Rob Diaz de Villegas WFSU-TV
Last month, I ventured just outside the Forgotten Coast to Pensacola Beach. I was serving as videographer for Matt Roush and FSU Headlines. The piece was on research by Marcus Huettel and Joel Kostka on some important little critters (we love important little critters), really little ones. The sand was a gleaming white, reflecting the sun onto me and burning my feet. Parents and children swam in the water while a row of bulldozers sat idle with bored cleanup workers resting in the shade of their machines’ canopies. At a glance, it didn’t look like the beach had recently been covered in a mat of crude oil.

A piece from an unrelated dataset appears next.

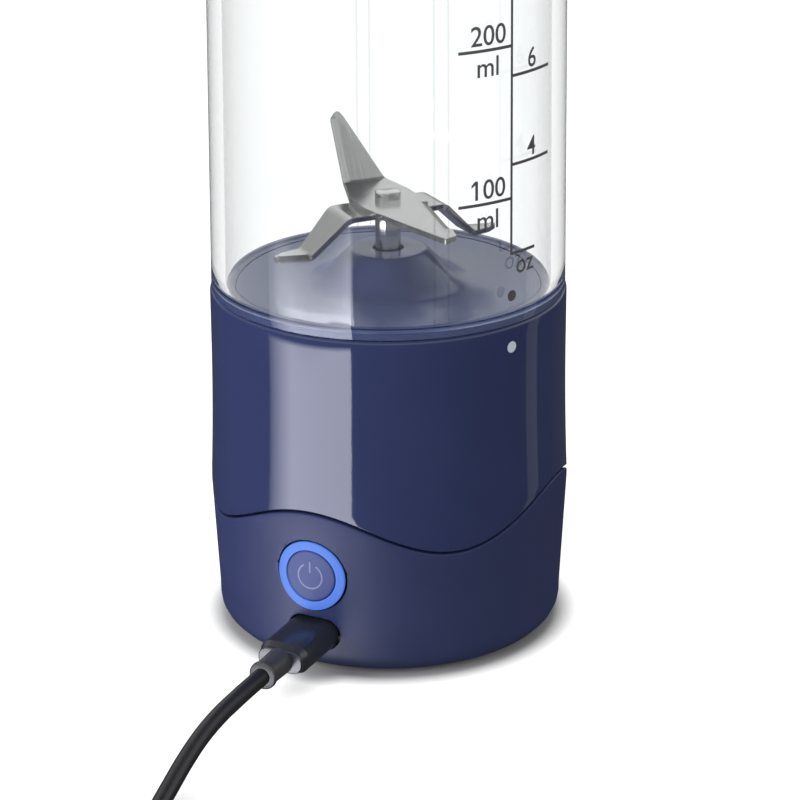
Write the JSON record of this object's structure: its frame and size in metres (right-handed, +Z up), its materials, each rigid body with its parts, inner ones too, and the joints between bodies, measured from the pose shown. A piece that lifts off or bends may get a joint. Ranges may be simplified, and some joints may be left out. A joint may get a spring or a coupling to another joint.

Drs. Huettel and Kostka took a little more than a glance, though. They and their graduate students dug two trenches in the sand, one on each side of a tent set up by a family right next to the designated research area. I wondered if those vacationers looked into those trenches and saw what we saw, what you’ll see in the video above. It looked like a Viennetta ice cream cake- clean white vanilla with little streaks of chocolate. At least the oil was a little deeper than where a sandcastle moat would be dug.
The little critters being studied eat oil; microbes who may provide us with a safe alternative to products like Corexit. Corexit disperses oil, spreading it thin enough to be considered safe, with a low enough parts-per-million in the water. Corexit itself is a solution of mysterious composition (one disclosed ingredient is petroleum distillate) which is potentially toxic. It’s difficult to tell, as few people know what is in it. Of course, all of those microbes are part of an ecosystem, and their feeding on this abundant food source and thriving and multiplying may have consequences as well. Intuitively, the solution nature has honed over millions of years should work more effectively and with less harm to the Gulf than one that seems like it was designed to quickly disperse oil and get it out of our sight. We’ll see what the research finds.